Although the Rajas have made alterations to the space, they have retained its character. The mosaic floors have been left untouched, and the walls have been spared the hammering, thanks to a shell that has been created within the original framework. The space was redesigned by architect Rajeev Agarwal, and lighting design team Lyle Lopez. “We have used material and lighting that are used in the leading museums of the world,” says Priyanka.
Experimenter’s new space has hosted three exhibitions so far. While its two spaces will have independent programmes, the Rajas are planning to have the same show running simultaneously at both places. “We have seen that visitors in Kolkata are willing to move from one gallery space to another, especially because they are just five minutes apart,” says Priyanka.

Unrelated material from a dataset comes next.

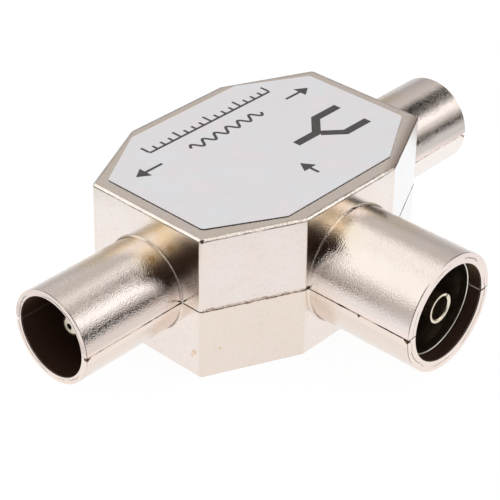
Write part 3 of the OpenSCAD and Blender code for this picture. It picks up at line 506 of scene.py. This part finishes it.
def castingMaterial(name, tint):
    look = castingLook
    material, g, shader = newMaterial(name, Metallic=1.0)
    grain = g.group(grainGroup, **{"Grain Size": look["grainSize"], "Swell": 1.5})
    scratches = g.group(scratchGroup, Amount=0.5).outputs["Mask"]
    seamLines = g.group(seamGroup, Width=0.11)
    mouth = g.group(mouthGroup, Edge=0.05).outputs["Mask"]
    dust = g.group(dustGroup, Amount=0.7, Size=0.25).outputs["Mask"]
    marksAndShadeLines = g.group(rimGroup, Amount=0.75).outputs["Mask"]
    edges = g.group(edgeGroup, Bevel=look["bevel"], Width=0.07)
    roots = g.group(rootGroup, Reach=6.5)
    pits = g.group(pitGroup, Amount=0.95).outputs["Mask"]
    seam = g.calc("MAXIMUM", seamLines.outputs["Mask"], pits)
    marksAndShadeLines = g.calc("MAXIMUM", marksAndShadeLines, g.calc("MULTIPLY", edges.outputs["Mask"], 0.85))
    normalX, normalY, normalZ = g.parts(g.add("ShaderNodeNewGeometry").outputs["True Normal"])
    lean = g.calc("ADD", g.calc("MULTIPLY", normalX, slantX), g.calc("MULTIPLY", normalY, slantY))
    paintedSlantLight = g.calc("GREATER_THAN", lean, 0.97)
    square = g.calc("MAXIMUM", g.calc("ABSOLUTE", normalX), g.calc("ABSOLUTE", normalY))
    placeX, placeY, placeZ = g.parts(g.place())
    offRim = g.calc("MULTIPLY", g.calc("LESS_THAN", g.calc("ABSOLUTE", placeX), bodyHalfL + 1 * mm),
                    g.calc("GREATER_THAN", placeY, -bodyHalfW - 1 * mm))
    square = g.calc("MULTIPLY", g.calc("GREATER_THAN", square, 0.99), offRim)
    blotch = g.ramp(g.noise(g.place(), 230.0, 3.0, 0.6), 0.3, 0.75)
    colour = g.mix(g.calc("MULTIPLY", blotch, 0.1), tint, look["worn"])
    colour = g.mix(g.calc("MULTIPLY", grain.outputs["Speckle"], 0.1), colour, rgb(0.95, 0.92, 0.88))
    cloud = g.ramp(g.noise(g.place(), 640.0, 4.0, 0.6), 0.35, 0.65)
    colour = g.mix(g.calc("MULTIPLY", cloud, 0.22), colour, look["pink"])
    sallow = g.calc("MULTIPLY", g.ramp(g.noise(g.place(), 330.0, 2.0, 0.5, 0.4), 0.45, 0.65), offRim)
    colour = g.mix(g.calc("MULTIPLY", sallow, 0.25), colour, look["cream"])
    # Painted light: the upright end and side faces, away from the rims, are lightened
    colour = g.mix(g.calc("MULTIPLY", square, 0.5), colour, look["flat"])
    mottle = g.calc("MULTIPLY", g.ramp(g.noise(g.place(), 2300.0, 2.0, 0.6), 0.5, 0.72), offRim)
    colour = g.mix(g.calc("MULTIPLY", mottle, 0.13), colour, look["worn"])
    warmth = g.calc("MULTIPLY", edges.outputs["Warm"], g.ramp(grain.outputs["Speckle"], 0.0, 1.0, 0.15, 0.5))
    colour = g.mix(g.calc("MULTIPLY", warmth, offRim), colour, look["cream"])
    onRim = g.calc("MULTIPLY", g.calc("GREATER_THAN", g.calc("MAXIMUM", g.calc("ABSOLUTE", normalX), g.calc("ABSOLUTE", normalY)), 0.99),
                   g.calc("SUBTRACT", 1.0, offRim))
    colour = g.mix(g.calc("MULTIPLY", onRim, 0.5), colour, look["rim"])
    # Painted light: the far plug's lower half and rear side are lightened
    paintedFarPlugLight = g.calc("MAXIMUM", g.calc("LESS_THAN", placeZ, splitZ), g.ramp(placeY, 0.5 * mm, 2.5 * mm))
    paintedFarPlugLight = g.calc("MULTIPLY", g.calc("GREATER_THAN", placeX, bodyHalfL + 0.1 * mm), paintedFarPlugLight)
    colour = g.mix(g.calc("MULTIPLY", paintedFarPlugLight, 0.6), colour, look["paintedFarPlugLight"])
    # Painted shade: a darker band on the left plug just above the split
    plugShadeBand = g.calc("MULTIPLY", g.ramp(placeZ, splitZ, splitZ + 0.5 * mm), g.ramp(placeZ, splitZ + 1.3 * mm, splitZ + 2 * mm, 1.0, 0.0))
    plugShadeBand = g.calc("MULTIPLY", plugShadeBand, g.calc("LESS_THAN", placeX, -bodyHalfL - 0.1 * mm))
    colour = g.mix(g.calc("MULTIPLY", plugShadeBand, 0.7), colour, look["underside"])
    # Painted light: the right slanted face is lightened and cooled
    colour = g.mix(g.calc("MULTIPLY", paintedSlantLight, 0.95), colour, look["cool"])
    colour = g.mix(g.calc("MULTIPLY", scratches, 0.35), colour, look["worn"])
    patchy = g.calc("SUBTRACT", 0.95, g.calc("MULTIPLY", grain.outputs["Speckle"], 0.35))
    # Painted shade and light at the tube roots: dark reflection beside a root, golden light above it, a dimmed blend
    # and shade on the tube near its root
    colour = g.mix(g.calc("MULTIPLY", roots.outputs["Painted Root Shade"], patchy), colour, look["paintedRootShade"])
    colour = g.mix(g.calc("MULTIPLY", roots.outputs["Painted Gold Light"], 0.7), colour, look["paintedGoldLight"])
    colour = g.mix(g.calc("MULTIPLY", roots.outputs["Painted Ring Shade"], 0.15), colour, look["paintedRootShade"])
    colour = g.mix(g.calc("MULTIPLY", roots.outputs["Painted Tube Shade"], 0.7), colour, look["paintedTubeShade"])
    colour = g.mix(g.calc("MULTIPLY", edges.outputs["Grit"], 0.7), colour, look["worn"])
    # Painted highlight along the top's bevel
    colour = g.mix(g.calc("MULTIPLY", edges.outputs["Bevel Highlight"], 0.35), colour, look["paintedBevelHighlight"])
    # Painted shade on the top's sloping front
    colour = g.mix(g.calc("MULTIPLY", edges.outputs["Slope"], 0.95), colour, look["paintedSlopeShade"])
    stains = g.group(stainGroup, Amount=0.6).outputs["Mask"]
    colour = g.mix(stains, colour, look["stain"])
    colour = g.mix(g.calc("MULTIPLY", seamLines.outputs["Burr"], 0.75), colour, look["burr"])
    # The seam colour paints the seam, pits and cast marks, and also painted shade lines under the bevel and round the
    # rims' outer corners
    colour = g.mix(g.calc("MAXIMUM", seam, marksAndShadeLines), colour, look["seam"])
    inside = g.mix(dust, look["inside"], look["speck"])
    lit = g.ramp(placeZ, splitZ + 0.5 * mm, splitZ + 3.5 * mm, 0.0, 0.6)
    inside = g.mix(lit, inside, look["insideLit"])
    inside = g.mix(g.calc("MULTIPLY", seamLines.outputs["Line"], 0.8), inside, look["seamInside"])
    colour = g.mix(mouth, colour, inside)
    g.plug(shader.inputs["Base Color"], colour)
    rough = g.calc("ADD", look["roughness"], g.calc("MULTIPLY", blotch, 0.06))
    rough = g.calc("ADD", rough, g.calc("MULTIPLY", g.calc("MAXIMUM", seam, mouth), 0.4))
    g.plug(shader.inputs["Roughness"], rough)
    g.plug(shader.inputs["Metallic"], g.calc("SUBTRACT", 1.0, g.calc("MULTIPLY", mouth, 0.6)))
    hollow = g.calc("ADD", g.calc("MAXIMUM", seam, marksAndShadeLines), g.calc("MULTIPLY", scratches, 0.15))
    onSides = g.calc("MULTIPLY", g.calc("LESS_THAN", g.calc("ABSOLUTE", normalZ), 0.2), offRim)
    height = g.calc("MULTIPLY", grain.outputs["Height"], g.ramp(onSides, 0.0, 1.0, 1.0, 0.45))
    height = g.calc("SUBTRACT", height, g.calc("ADD", hollow, g.calc("MULTIPLY", edges.outputs["Round"], 3.2)))
    addBump(g, shader, height, look["grainDepth"], normal=roots.outputs["Normal"])
    return material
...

As part of the Experimenter Learning Program—which enables dialogue, discussion and debate in the fields of contemporary and performing arts, curatorship, film, writing, language and social culture—the Rajas have designed a classroom-like format for the new gallery, and have invited about 20 practitioners from varying fields so far. The groups, of 15 to 20, include a diverse range of attendees, including students, homemakers, filmmakers, writers and artists. “Most people in Kolkata do not have access to this kind of thinking,” says Priyanka. “We are trying to get here the foremost thinking process in every field. What is the ‘now’?”
Contemplations on the ‘now’ are perhaps only made more pertinent when housed amid walls that have witnessed a past that no one else has.